English-born voters also saw an increase in support with this added question, going from 39% to 56%.

Interestingly, a majority of Labour voters and Reform voters would move to supporting independence according to this polling question – both rising to 52%.

The founder of BiS, Gordon MacIntyre-Kemp (above), said: "Make no mistake, this is a breakthrough result for Scottish independence. It demonstrates that, with the right message, there is a path to a 66% supermajority for Scottish independence. Two-thirds of Scottish voters would support independence if independence were predicated on a wellbeing economic approach with a wellbeing pension

"More than that, the poll found that of the groups that are least likely to support independence, all of them moved to majority support in answer to this poll question. Meaning a Yes majority amongst demographics known for showing lower support for independence; Females aged over 55, Labour voters and English born voters, is possible if we make the right case for independence. 

"This is not a suggestion for changing the Yes/No question. It is a suggestion for changing the story we tell about our future as an independent country. If we change the way we talk about what Yes means, if we move away from tribalistic political discourse towards evangelising about the better nation we plan to create, if we give independence a purpose, we will win our independence."

MacIntyre-Kempnoted that the SNP are already committed to paying the wellbeing pension in an independent Scotland – an approach that was already passed at the party’s conference and was in the small print of their 2024 General Election manifesto.

“Maybe it should have been a headline,” he told The National.

He also highlighted the results of a separate Believe in Scotland poll question last week which found that 59% of people would back an independent Scotland if it would be a republic rather than a monarchy.

“The biggest statement of disagreement though was don't confuse things, leave it at a simple Yes/No question, and that confuses me a little,” he said.

“Firstly do people think we are getting a referendum? Nothing is impossible but the odds overwhelmingly favour a de facto referendum at the next appropriate national election.

“We have to use that to demonstrate that independence is the settled will of the people and trigger our sovereign right to end the Union and that requires a manifesto with wider policy and direction implications.

“To win a de facto referendum, indeed to even convince the SNP to call one (they don't need permission for a de facto referendum) we must first build sustained support for independence.

MacIntyre-Kemp then asked: “My question for the independence movement to consider is: What if we can't sustain independence support at over 50% unless the nation generates a shared creative and cultural vision of the type of nation we are trying to create with independence?

“What if the message that we will 'Get independence first and then sort everything out after independence' means we will never get independence"? Will an academic argument about the location of powers win independence?

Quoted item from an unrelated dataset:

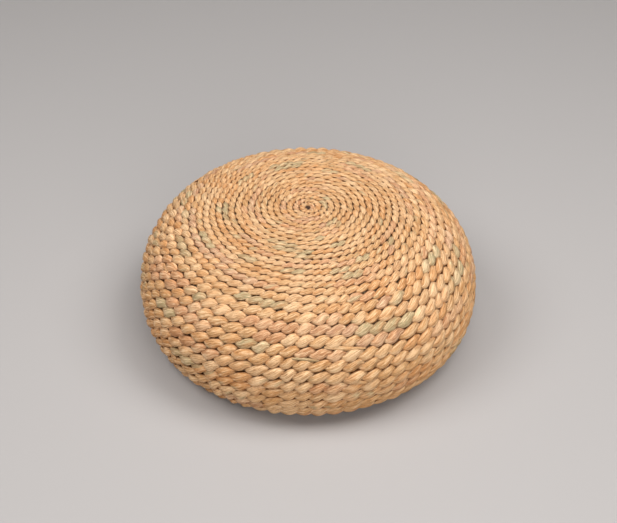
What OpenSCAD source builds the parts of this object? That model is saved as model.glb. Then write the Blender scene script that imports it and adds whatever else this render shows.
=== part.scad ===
// Round twined-rush seat pad: courses of twined strands over radial spokes,
// worked from the crown, over the side and in underneath, round a lined core
// of stacked foam slabs.

/* [Pad] */
// Diameter over the widest course
pad_d = 400; // [340:5:480]
// Height from the floor to the crown
pad_h = 170; // [142:2:204]
// Height of the middle of the widest course
widest_h = 68; // [56:2:82]
// Diameter of the flat underside, to the middle of its outer course
foot_d = 304; // [240:4:340]
// Squareness of the dome sideways: 2 is round, more is squarer
dome_power = 4; // [3:0.1:5]
// Squareness of the dome upwards: 2 is round, less is more pointed
crown_power = 1.72; // [1.6:0.02:2.2]
// Squareness of the lower edge: 2 is round, more is squarer
edge_power = 2.5; // [2:0.1:3]

/* [Weave] */
// Spacing of the fine courses at the crown
crown_pitch = 7.4; // [6.2:0.1:9]
// Spacing of the coarse courses on the side and the underside
side_pitch = 13.5; // [11.2:0.1:16.2]
// Distance from the middle of the crown at which the courses start to coarsen
fine_until = 100; // [70:5:130]
// Distance from the middle of the crown at which they are fully coarse
coarse_from = 215; // [180:5:260]
// Free space between neighbouring courses
course_gap = 0.4; // [0.3:0.05:0.8]
// How far the floor presses the underside courses flat
floor_press = 0.7; // [0.5:0.05:1.2]
// Radius of the woven eye that starts the crown
eye_r = 6; // [5:0.5:8]
// Radius of the dimple in the middle of an eye
dimple_r = 1.6; // [1.2:0.1:2.4]

/* [Spokes] */
// Number of arms in each of the three sets of spokes
arms = 22; // [18:2:26]
// Width of a spoke
spoke_w = 4; // [3:0.5:5]
// Thickness of a spoke
spoke_t = 2; // [1.4:0.1:2.4]
// Free space on each side of a spoke inside its twined pair
spoke_fit = 0.3; // [0.2:0.05:0.5]
// Radius from which the second set is worked in
second_r = 36; // [30:1:48]
// Radius from which the third set is worked in
third_r = 84; // [70:2:100]

/* [Core] */
// Thickness of the cloth liner
liner_t = 1; // [0.6:0.1:2]
// Free space between the weave and the liner, and between the liner and the foam
liner_fit = 0.4; // [0.3:0.1:1]
// Free space between two sewn panels of the liner
seam_gap = 0.2; // [0.1:0.05:0.4]
// How far the liner's base panel turns up the side
base_turn_up = 12; // [8:1:20]
// Number of foam slabs in the core
slabs = 3; // [2:1:4]
// Thickness of the glue line between two slabs
glue_line = 0.2; // [0.1:0.05:0.4]

/* [Hidden] */
$fn = 96;
outline_steps = 60;

// The middles of the courses lie on this outline of [radius, height]: a
// superelliptic dome, a superelliptic lower edge and the flat underside.
crown_z = pad_h - (crown_pitch - course_gap) / 2;
widest_r = (pad_d - side_pitch + course_gap) / 2;
foot_z = (side_pitch - course_gap) / 2 - floor_press;

function dome_point(turn) = [
  widest_r * pow(sin(turn), 2 / dome_power),
  widest_h + (crown_z - widest_h) * pow(cos(turn), 2 / crown_power)
];
function edge_point(turn) = [
  foot_d / 2 + (widest_r - foot_d / 2) * pow(cos(turn), 2 / edge_power),
  widest_h - (widest_h - foot_z) * pow(sin(turn), 2 / edge_power)
];
outline = [
  for (i = [0 : outline_steps]) dome_point(90 * i / outline_steps),
  for (i = [1 : outline_steps]) edge_point(90 * i / outline_steps),
  [0, foot_z]
];

// Distance along the outline from the middle of the crown, and lookups by it.
steps = [for (i = [1 : len(outline) - 1]) norm(outline[i] - outline[i - 1])];
along = [for (i = 0, s = 0; i < len(outline); s = s + (i < len(steps) ? steps[i] : 0), i = i + 1) s];
outline_length = along[len(along) - 1];
radius_table = [for (i = [0 : len(outline) - 1]) [along[i], outline[i].x]];
height_table = [for (i = [0 : len(outline) - 1]) [along[i], outline[i].y]];
function at(s) = [lookup(s, radius_table), lookup(s, height_table)];
function unit(v) = v / norm(v);
function heading(s) = unit(at(min(s + 2, outline_length)) - at(max(s - 2, 0)));
function outward(s) = [-heading(s).y, heading(s).x];

// The spacing of the courses grows smoothly from the crown to the side.
function ease(x) = let (k = min(max(x, 0), 1)) k * k * (3 - 2 * k);
function pitch(s) = crown_pitch
  + (side_pitch - crown_pitch) * ease((s - fine_until) / (coarse_from - fine_until));
function next_course(s) = s + (pitch(s) + pitch(s + pitch(s))) / 2;
first_course = eye_r + course_gap / 2 + crown_pitch / 2;
last_course = outline_length - dimple_r - side_pitch;
courses = [for (s = first_course; s <= last_course; s = next_course(s)) s];
function course_r(i) = (pitch(courses[i]) - course_gap) / 2;

// The top ends at the shoulder, and the underside starts where the courses lie
// low enough to be pressed on the floor.
shoulder_z = widest_h + (crown_z - widest_h) * 0.6;
press_reach = 1;
top_count = len([for (s = courses) if (at(s).y > shoulder_z) s]);
base_count = len([for (s = courses) if (at(s).y < foot_z + press_reach) s]);
side_count = len(courses) - top_count - base_count;
function is_base(i) = i >= top_count + side_count;

// A node holds one course. A pad with more courses than this has neighbouring
// courses share a node.
most_course_nodes = 46;
share = ceil(len(courses) / most_course_nodes);
function number(n) = n < 10 ? str("0", n) : str(n);
function zone_nodes(zone, first, count) = [
  for (k = [0 : ceil(count / share) - 1])
    [
      str(zone, "_course_", number(k + 1)),
      first + k * share,
      first + min((k + 1) * share, count) - 1
    ]
];
course_nodes = concat(
  zone_nodes("top", 0, top_count),
  zone_nodes("side", top_count, side_count),
  zone_nodes("base", top_count + side_count, base_count)
);

rush = [0.86, 0.68, 0.47];
rush_shade = [0.76, 0.57, 0.37];
spoke_rush = [0.70, 0.56, 0.38];
calico = [0.90, 0.87, 0.80];
foam = [0.95, 0.94, 0.90];

// A twined pair in section, +X outwards: one strand passes outside the spoke
// and one inside it, with a slot between them that the spoke runs in.
half_slot = spoke_t / 2 + spoke_fit;
module twine_section(r, press) {
  difference() {
    circle(r);
    square([2 * half_slot, 3 * r], center = true);
    translate([r - press, -2 * r]) square([r, 4 * r]);
  }
}

// Middle of a course. One on the underside sits with its pressed face at z = 0.
function middle(i) =
  is_base(i) ? [at(courses[i]).x, course_r(i) - floor_press] : at(courses[i]);

module course(i) {
  n = outward(courses[i]);
  color(i % 2 == 0 ? rush : rush_shade)
    rotate_extrude()
      translate(middle(i))
        rotate(is_base(i) ? -90 : atan2(n.y, n.x))
          twine_section(course_r(i), is_base(i) ? floor_press : 0);
}

module course_group(first, last) {
  for (i = [first : last]) course(i);
}

// Corners of a spoke's middle line: one between each two courses, so that each
// stretch runs straight through the middle of its course.
function corner(i) = (
  middle(i) + heading(courses[i]) * pitch(courses[i]) / 2
  + middle(i + 1) - heading(courses[i + 1]) * pitch(courses[i + 1]) / 2
) / 2;
function corner_out(i) = unit(outward(courses[i]) + outward(courses[i + 1]));

// One flat spoke that follows the courses between two corners.
module spoke(first, last) {
  outer_side = [for (i = [first : last]) corner(i) + corner_out(i) * spoke_t / 2];
  inner_side = [for (i = [last : -1 : first]) corner(i) - corner_out(i) * spoke_t / 2];
  rotate([90, 0, 0])
    linear_extrude(spoke_w, center = true)
      polygon(concat(outer_side, inner_side));
}

// The corners from which a spoke that starts at radius r can run.
corner_radii = [for (i = [0 : len(courses) - 2]) corner(i).x];
function corners_from(r) = [for (i = [0 : len(corner_radii) - 1]) if (corner_radii[i] >= r) i];
function first_corner(r) = corners_from(r)[0];
function last_corner(r) = corners_from(r)[len(corners_from(r)) - 1];

// Radius inside which this many spokes would run into each other.
function crowding_r(count) = spoke_w / 2 / tan(180 / count) + 2 * spoke_fit;

module spoke_set(start_r, turn) {
  color(spoke_rush)
    for (k = [0 : arms - 1])
      rotate(360 * (k + turn) / arms) spoke(first_corner(start_r), last_corner(start_r));
}

module primary_spokes() { spoke_set(crowding_r(arms), 0); }
module second_spokes() { spoke_set(max(second_r, crowding_r(3 * arms)), 1 / 3); }
module third_spokes() { spoke_set(max(third_r, crowding_r(3 * arms)), 2 / 3); }

// Inside their crowding radius the first spokes cross in a flat rosette.
module rosette(z, corner) {
  color(spoke_rush)
    translate([0, 0, z - spoke_t / 2])
      cylinder(h = spoke_t, r = corner_radii[corner] - spoke_fit);
}
module crown_rosette() { rosette(crown_z, first_corner(crowding_r(arms))); }
module base_rosette() { rosette(foot_z, last_corner(crowding_r(arms))); }

// Eye of wrapped rush over a rosette, with a rounded rim and a dimple.
module eye(r, outer) {
  bead = r - half_slot;
  rotate_extrude()
    difference() {
      union() {
        translate([0, half_slot]) square([outer - bead, bead]);
        intersection() {
          translate([outer - bead, half_slot]) circle(bead);
          translate([0, half_slot]) square([outer, bead]);
        }
      }
      square([dimple_r, 2 * r]);
    }
}
last_i = len(courses) - 1;
module crown_eye() {
  color(rush) translate([0, 0, crown_z]) eye(course_r(0), eye_r);
}
module base_eye() {
  color(rush_shade)
    translate([0, 0, foot_z])
      mirror([0, 0, 1])
        eye(foot_z, middle(last_i).x - course_r(last_i) - course_gap);
}

// Space inside the weave as an outline of [radius, height], closed on the axis
// and drawn in by a depth.
inner_crown = crown_z - course_r(0);
inner_foot = foot_z + course_r(last_i);
function inside(depth) = [
  [0, inner_crown - depth],
  for (i = [0 : last_i])
    middle(i) - (is_base(i) ? [0, -1] : outward(courses[i])) * (course_r(i) + depth),
  [0, inner_foot + depth]
];

// The liner: a shell just inside the weave, in three sewn panels.
module liner_panel(low, high) {
  color(calico)
    rotate_extrude()
      intersection() {
        difference() {
          polygon(inside(liner_fit));
          polygon(inside(liner_fit + liner_t));
        }
        translate([0, low]) square([pad_d, high - low]);
      }
}
lower_seam_z = inner_foot + liner_fit + liner_t + base_turn_up;
module liner_top() { liner_panel(shoulder_z, pad_h); }
module liner_band() { liner_panel(lower_seam_z, shoulder_z - seam_gap); }
module liner_base() { liner_panel(0, lower_seam_z - seam_gap); }

// The core: equal foam slabs, glued one on another and trimmed to the liner.
core_depth = liner_fit + liner_t + liner_fit;
core_foot = inner_foot + core_depth;
slab_h = (inner_crown - core_depth - core_foot) / slabs;
module core_slab(k) {
  color(foam)
    rotate_extrude()
      intersection() {
        polygon(inside(core_depth));
        translate([0, core_foot + k * slab_h])
          square([pad_d, slab_h - (k < slabs - 1 ? glue_line : 0)]);
      }
}

slab_nodes = [for (k = [0 : slabs - 1]) str("core_slab_", k + 1)];

for (group = course_nodes)
  course_group(group[1], group[2]);
for (k = [0 : slabs - 1])
  core_slab(k);
crown_eye();
crown_rosette();
primary_spokes();
second_spokes();
third_spokes();
base_rosette();
base_eye();
liner_top();
liner_band();
liner_base();
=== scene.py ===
import math

import bpy
import numpy as np
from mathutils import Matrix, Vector


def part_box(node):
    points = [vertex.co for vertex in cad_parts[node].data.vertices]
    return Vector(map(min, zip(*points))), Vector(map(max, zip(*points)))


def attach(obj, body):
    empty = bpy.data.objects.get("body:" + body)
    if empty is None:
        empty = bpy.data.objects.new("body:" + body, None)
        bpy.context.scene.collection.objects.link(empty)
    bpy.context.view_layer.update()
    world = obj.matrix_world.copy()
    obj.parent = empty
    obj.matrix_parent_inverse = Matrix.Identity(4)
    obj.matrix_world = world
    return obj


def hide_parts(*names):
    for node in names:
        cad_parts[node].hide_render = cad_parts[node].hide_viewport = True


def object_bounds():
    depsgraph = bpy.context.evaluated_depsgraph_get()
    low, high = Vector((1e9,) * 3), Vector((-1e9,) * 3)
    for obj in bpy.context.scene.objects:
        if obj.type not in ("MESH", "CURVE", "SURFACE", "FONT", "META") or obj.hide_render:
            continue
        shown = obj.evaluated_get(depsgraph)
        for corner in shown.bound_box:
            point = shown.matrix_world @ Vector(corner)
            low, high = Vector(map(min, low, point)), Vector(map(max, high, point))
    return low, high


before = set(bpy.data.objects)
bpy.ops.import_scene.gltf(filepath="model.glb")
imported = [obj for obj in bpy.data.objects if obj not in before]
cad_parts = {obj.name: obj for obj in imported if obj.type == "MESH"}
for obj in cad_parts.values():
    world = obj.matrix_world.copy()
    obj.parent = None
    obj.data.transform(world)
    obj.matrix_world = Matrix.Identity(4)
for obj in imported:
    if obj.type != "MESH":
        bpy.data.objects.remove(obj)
cad_box = [list(corner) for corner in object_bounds()]


# ---------------------------------------------------------------------------
# The twined weave: two twisted strands of dried rush pass outside and inside
# the radial spokes, cross between them, and wind outwards from the middle of
# the crown, over the side and in underneath. One band of courses is a piece.
# ---------------------------------------------------------------------------
mm = 0.001
zones = ["top", "side", "base"]
course_nodes = sorted(
    (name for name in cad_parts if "_course_" in name),
    key=lambda name: (zones.index(name.split("_")[0]), name),
)


def zone_of(course):
    return course_nodes[course].split("_")[0]


# Each CAD course gives the radius, height and half width of one turn. Those
# underneath are pressed flat, so they take the width of the last side course.
radius_of_turn, height_of_turn, half_of_turn = [], [], []
for course, name in enumerate(course_nodes):
    low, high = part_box(name)
    half = half_of_turn[-1] if zone_of(course) == "base" else (high.z - low.z) / 2
    radius_of_turn.append(high.x - half)
    height_of_turn.append(high.z - half)
    half_of_turn.append(half)
turns = len(course_nodes)
start_angle = math.radians(-70)
smallest_radius = 1.5 * mm
lean = 0.012            # how far the hand-shaped dome leans down to the right, per metre
level_height = 0.02     # below this height the lean has died out
lean_reach = 0.08       # how far above that it is at its full


def through(values, turn):
    """A smooth curve through one value per turn, running on straight at both ends."""
    values = np.array(values)
    first, last = values[0] - values[1], values[-1] - values[-2]
    padded = np.concatenate([
        values[0] + first * np.array([3, 2, 1]), values, values[-1] + last * np.array([1, 2, 3]),
    ])
    turn = np.clip(np.asarray(turn, float) + 3, 1, len(padded) - 2.001)
    i = turn.astype(int)
    f = turn - i
    a, b, c, d = (padded[i + k] for k in (-1, 0, 1, 2))
    return b + f * ((c - a) + f * ((2 * a - 5 * b + 4 * c - d) + f * (3 * (b - c) + d - a))) / 2


def ease(x):
    x = np.clip(x, 0, 1)
    return x * x * (3 - 2 * x)


def hand_noise(x, seed, knots=1024):
    """Smooth noise from -1 to 1 along x, one value per unit."""
    values = np.random.default_rng(seed).uniform(-1, 1, knots)
    i = np.floor(x).astype(int)
    f = ease(x - i)
    return values[i % knots] * (1 - f) + values[(i + 1) % knots] * f


# More spokes are worked in as the courses get longer, so a turn has more lobes.
lobe_radii = [8 * mm, 22 * mm, 42 * mm, 70 * mm, 86 * mm, 104 * mm]
lobe_counts = [12, 19, 29, 36, 50, 66]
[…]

Or is telling a better story about what independence will do for people the way to go? Powers for a purpose, not powers for one set of politicians rather than another.”

He added: “I believe that half the people who would vote No are not unionists, they are potential Yes voters that our messaging just hasn't engaged or emotionally connected with yet.

“What if we change the way we talk about what independence means, if we move away from tribalistic political discourse towards evangelising about the better nation we plan to create, if we give independence a purpose, what if that's the only way to win independence, especially given the little de facto route we must follow?

“If you took a person that knew nothing about independence and gave them the Scottish Government’s policy documents they would most likely not decide to support independence. Independence is exciting and radical but we've made it really boring, process-led and politically tribal.

“I have my own more radical vision of what is possible, I think most indy supporters do. In any campaign the unionist politicians will try make people fear change - they will present independence as a risk and undecided and soft No voters will ask “OK is independence worth the risk?”

“If all we’ve got for them is saying 'it depends on who we elect after independence'. Or 'let’s get independence first and agree how to make Scotland better afterwards,' then the risk doesn't have such an obvious reward to those we need to convince.

“So let's talk about this, you know like adults who are part of the same Indy family. I'll start 66% Yes, come on! Don't tell me you are not tempted!”